▶ [WHAT TO DO] From the listing that follows, extract every line and set it down unaltered.

▶ [SUPPLIED DATA]

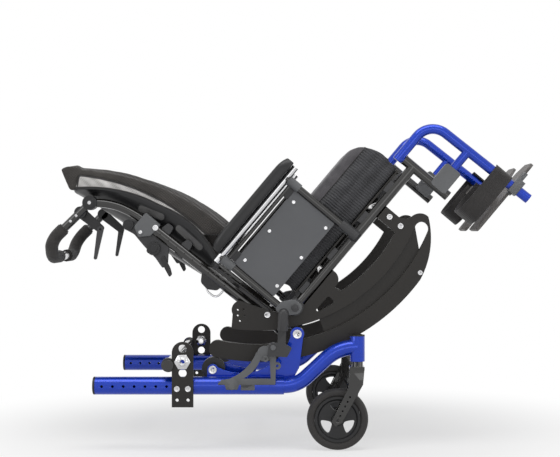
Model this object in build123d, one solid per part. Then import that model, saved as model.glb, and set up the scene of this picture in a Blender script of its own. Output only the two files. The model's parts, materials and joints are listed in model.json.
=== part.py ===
"""Tilt-in-space wheelchair frame with its seat, back and legrests, all in millimetres.

X points forwards, Y to the occupant's left and Z up. The seat hangs from two curved rockers
that roll on four rollers about one centre, so it tilts without shifting the occupant's
weight. Base pieces are placed from that centre's X. Seat pieces are drawn in the seat's own
frame, u forwards along the rails and w square to them, with its origin at the tilt centre,
and are then tilted to the rest pose. Left-hand pieces are drawn, and mirrored for the right.
"""

import os
from math import atan2, cos, degrees, radians, sin, sqrt

from build123d import *

# ---------------------------------------------------------------- driving dimensions
TILT_HEIGHT = 720.8  # tilt centre above the floor
REST_TILT = 50.0  # seat angle at rest, degrees

BASE_HALF_WIDTH = 280.0  # base tube centre from the middle plane
BASE_TUBE = 44.45  # outside diameters of the blue tubes
FRONT_TUBE = 38.1
TUBE_WALL = 2.5
BASE_TUBE_Z = 159.3
BASE_TUBE_REAR = -401.0
BASE_TUBE_FRONT = 65.7
BASE_HOLES = 7
BASE_HOLE = 7.0
BASE_HOLE_PITCH = 26.7
BASE_HOLE_FIRST = -383.3
END_CAP = 6.0

HEAD_X = 247.7
HEAD_TUBE = 37.0
HEAD_BORE = 28.0
HEAD_LOW = 219.8
HEAD_HIGH = 282.2
HEAD_JOIN_Z = 254.5
BEND_LOW_X = 98.0
BEND_HIGH_X = 200.8
BEND_LOW_RADIUS = 78.0
BEND_HIGH_RADIUS = 110.0
TUBE_OVERLAP = 70.0  # how far the front tube reaches into the base tube

CASTER_TRAIL = 49.3
CASTER_WHEEL = 152.4
CASTER_WIDTH = 30.0
TYRE_DEPTH = 19.0
CASTER_AXLE = 8.0
STEM = 19.0
FORK_TOP = 207.0
FORK_LEG_GAP = 20.5
FORK_LEG = 5.0
FORK_BAR = 25.0
SPOKES = 5

ROCKER_OUTER = 507.0  # radii about the tilt centre
RIM_INNER = 464.0
GROOVE_INNER = 429.0
SLOT_RADIUS = 390.0
ROCKER_TAIL = -62.5  # degrees, negative is behind straight down in the seat frame
WEB_TAIL = -60.0
GROOVE_FLOOR_REAR = -29.0
GROOVE_FLOOR_FRONT = 11.0
GROOVE_END = 17.2
ROCKER_IN = 214.0  # inner and outer faces from the middle plane
ROCKER_OUT = 234.0
GROOVE_DEPTH = 12.0

ROLLER_FRONT_ANGLE = 12.75  # ahead of straight down, row frame
ROLLER_REAR_ANGLE = -12.1
ROLLER_GAP = 0.4
REAR_ROLLER = 29.0
BRACKET_OUT = 252.0
BRACKET_IN = 195.0
BRACKET_PLATE = 6.0
EAR_FRONT = 17.0
EAR_REAR = 14.0

AXLE_PLATE_X = -183.3
AXLE_PLATE_WIDTH = 53.0
AXLE_PLATE_LOW = 109.0
AXLE_PLATE_HIGH = 270.0
AXLE_PLATE = 6.0
AXLE_HEIGHTS = (253.0, 221.0, 193.0)
AXLE_BORE = 12.7
RECEIVER = 20.0
RECEIVER_NUT = 40.0
PLATE_BOLT_Z = 154.6
PLATE_BOLT_PITCH = 27.0
BOLT = 8.0
BOLT_HEAD = 14.0

RAIL_TUBE = 25.4
RAIL_W = -310.0
RAIL_REAR = -235.0
RAIL_HALF = 224.0
POST_U = 238.0
POST_LOW = -425.0
POST_HIGH = -283.0

CUSHION_REAR = -200.0
CUSHION_FRONT = 213.0
CUSHION_LOW = -284.0
CUSHION_SIDE = -188.0
CUSHION_CROWN = -165.0
CUSHION_HALF = 226.0
PAN = 5.0

ARM_HALF = 251.0
ARM_TUBE = 22.2
ARM_FRONT_U = 10.0
ARM_REAR_U = -246.0
ARM_TOP_W = -93.0
ARM_PIVOT = (-224.0, -309.0)
PAD_LENGTH = 292.0
PAD_REAR = -241.0
PAD_HIGH = -50.0
PAD_WIDTH = 50.0
PANEL_LOW = -250.5
PANEL_HIGH = -118.7
PANEL = 4.0

CANE_TUBE = 25.4
CANE_HALF = 196.0
CANE_U = -283.0
CANE_LOW = -330.0
CANE_HIGH = 84.0
BACK_PIVOT_W = -268.0
BACK_HALF = 215.0
KNUCKLE = (-357.0, 259.0)
KNUCKLE_SIZE = 34.0
PUSH_REACH = 176.0
GRIP = 34.0

HANGER_TUBE = 25.4
HANGER_TOP = -268.0
HANGER_CORNER = 354.0
HANGER_BEND = 52.0
HANGER_END = (363.0, -585.0)
FOOTPLATE_W = -540.0
FOOTPLATE_REAR = 222.0
FOOTPLATE_FRONT = 443.0
FOOTPLATE_WIDTH = 158.0
FOOTPLATE = 7.0
STRAP = 50.8
STRAP_THICK = 3.0
STRAP_W = -494.0

CLEAR = 0.3  # between curved faces of different bodies
RUN = 0.05  # radial clearance of a pin in its bore

# ---------------------------------------------------------------- shared helpers
pieces = {}


def polar(radius, angle):
    """A point about the tilt centre, with the angle counted forwards from straight down."""
    return (radius * sin(radians(angle)), -radius * cos(radians(angle)))


def arc(radius, start, end):
    """An arc about the tilt centre between two angles."""
    middle = (start + end) / 2
    return ThreePointArc(polar(radius, start), polar(radius, middle), polar(radius, end))


def plate(profile, y_low, y_high):
    """A profile drawn in the side view, given its thickness between two Y values."""
    return Pos(0, y_high, 0) * extrude(Plane.XZ * profile, y_high - y_low)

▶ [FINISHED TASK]
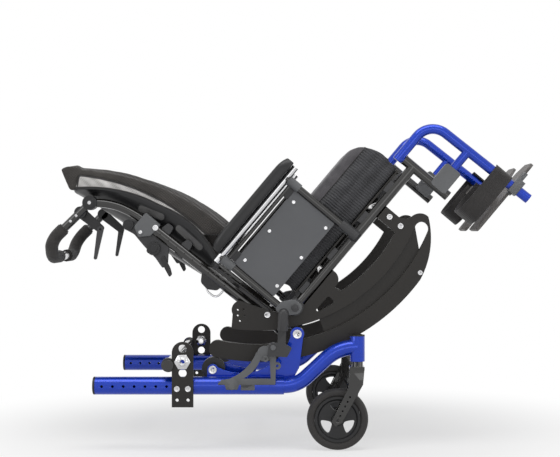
Model this object in build123d, one solid per part. Then import that model, saved as model.glb, and set up the scene of this picture in a Blender script of its own. Output only the two files. The model's parts, materials and joints are listed in model.json.
=== part.py ===
"""Tilt-in-space wheelchair frame with its seat, back and legrests, all in millimetres.

X points forwards, Y to the occupant's left and Z up. The seat hangs from two curved rockers
that roll on four rollers about one centre, so it tilts without shifting the occupant's
weight. Base pieces are placed from that centre's X. Seat pieces are drawn in the seat's own
frame, u forwards along the rails and w square to them, with its origin at the tilt centre,
and are then tilted to the rest pose. Left-hand pieces are drawn, and mirrored for the right.
"""

import os
from math import atan2, cos, degrees, radians, sin, sqrt

from build123d import *

# ---------------------------------------------------------------- driving dimensions
TILT_HEIGHT = 720.8  # tilt centre above the floor
REST_TILT = 50.0  # seat angle at rest, degrees

BASE_HALF_WIDTH = 280.0  # base tube centre from the middle plane
BASE_TUBE = 44.45  # outside diameters of the blue tubes
FRONT_TUBE = 38.1
TUBE_WALL = 2.5
BASE_TUBE_Z = 159.3
BASE_TUBE_REAR = -401.0
BASE_TUBE_FRONT = 65.7
BASE_HOLES = 7
BASE_HOLE = 7.0
BASE_HOLE_PITCH = 26.7
BASE_HOLE_FIRST = -383.3
END_CAP = 6.0

HEAD_X = 247.7
HEAD_TUBE = 37.0
HEAD_BORE = 28.0
HEAD_LOW = 219.8
HEAD_HIGH = 282.2
HEAD_JOIN_Z = 254.5
BEND_LOW_X = 98.0
BEND_HIGH_X = 200.8
BEND_LOW_RADIUS = 78.0
BEND_HIGH_RADIUS = 110.0
TUBE_OVERLAP = 70.0  # how far the front tube reaches into the base tube

CASTER_TRAIL = 49.3
CASTER_WHEEL = 152.4
CASTER_WIDTH = 30.0
TYRE_DEPTH = 19.0
CASTER_AXLE = 8.0
STEM = 19.0
FORK_TOP = 207.0
FORK_LEG_GAP = 20.5
FORK_LEG = 5.0
FORK_BAR = 25.0
SPOKES = 5

ROCKER_OUTER = 507.0  # radii about the tilt centre
RIM_INNER = 464.0
GROOVE_INNER = 429.0
SLOT_RADIUS = 390.0
ROCKER_TAIL = -62.5  # degrees, negative is behind straight down in the seat frame
WEB_TAIL = -60.0
GROOVE_FLOOR_REAR = -29.0
GROOVE_FLOOR_FRONT = 11.0
GROOVE_END = 17.2
ROCKER_IN = 214.0  # inner and outer faces from the middle plane
ROCKER_OUT = 234.0
GROOVE_DEPTH = 12.0

ROLLER_FRONT_ANGLE = 12.75  # ahead of straight down, row frame
ROLLER_REAR_ANGLE = -12.1
ROLLER_GAP = 0.4
REAR_ROLLER = 29.0
BRACKET_OUT = 252.0
BRACKET_IN = 195.0
BRACKET_PLATE = 6.0
EAR_FRONT = 17.0
EAR_REAR = 14.0

AXLE_PLATE_X = -183.3
AXLE_PLATE_WIDTH = 53.0
AXLE_PLATE_LOW = 109.0
AXLE_PLATE_HIGH = 270.0
AXLE_PLATE = 6.0
AXLE_HEIGHTS = (253.0, 221.0, 193.0)
AXLE_BORE = 12.7
RECEIVER = 20.0
RECEIVER_NUT = 40.0
PLATE_BOLT_Z = 154.6
PLATE_BOLT_PITCH = 27.0
BOLT = 8.0
BOLT_HEAD = 14.0

RAIL_TUBE = 25.4
RAIL_W = -310.0
RAIL_REAR = -235.0
RAIL_HALF = 224.0
POST_U = 238.0
POST_LOW = -425.0
POST_HIGH = -283.0

CUSHION_REAR = -200.0
CUSHION_FRONT = 213.0
CUSHION_LOW = -284.0
CUSHION_SIDE = -188.0
CUSHION_CROWN = -165.0
CUSHION_HALF = 226.0
PAN = 5.0

ARM_HALF = 251.0
ARM_TUBE = 22.2
ARM_FRONT_U = 10.0
ARM_REAR_U = -246.0
ARM_TOP_W = -93.0
ARM_PIVOT = (-224.0, -309.0)
PAD_LENGTH = 292.0
PAD_REAR = -241.0
PAD_HIGH = -50.0
PAD_WIDTH = 50.0
PANEL_LOW = -250.5
PANEL_HIGH = -118.7
PANEL = 4.0

CANE_TUBE = 25.4
CANE_HALF = 196.0
CANE_U = -283.0
CANE_LOW = -330.0
CANE_HIGH = 84.0
BACK_PIVOT_W = -268.0
BACK_HALF = 215.0
KNUCKLE = (-357.0, 259.0)
KNUCKLE_SIZE = 34.0
PUSH_REACH = 176.0
GRIP = 34.0

HANGER_TUBE = 25.4
HANGER_TOP = -268.0
HANGER_CORNER = 354.0
HANGER_BEND = 52.0
HANGER_END = (363.0, -585.0)
FOOTPLATE_W = -540.0
FOOTPLATE_REAR = 222.0
FOOTPLATE_FRONT = 443.0
FOOTPLATE_WIDTH = 158.0
FOOTPLATE = 7.0
STRAP = 50.8
STRAP_THICK = 3.0
STRAP_W = -494.0

CLEAR = 0.3  # between curved faces of different bodies
RUN = 0.05  # radial clearance of a pin in its bore

# ---------------------------------------------------------------- shared helpers
pieces = {}


def polar(radius, angle):
    """A point about the tilt centre, with the angle counted forwards from straight down."""
    return (radius * sin(radians(angle)), -radius * cos(radians(angle)))


def arc(radius, start, end):
    """An arc about the tilt centre between two angles."""
    middle = (start + end) / 2
    return ThreePointArc(polar(radius, start), polar(radius, middle), polar(radius, end))


def plate(profile, y_low, y_high):
    """A profile drawn in the side view, given its thickness between two Y values."""
    return Pos(0, y_high, 0) * extrude(Plane.XZ * profile, y_high - y_low)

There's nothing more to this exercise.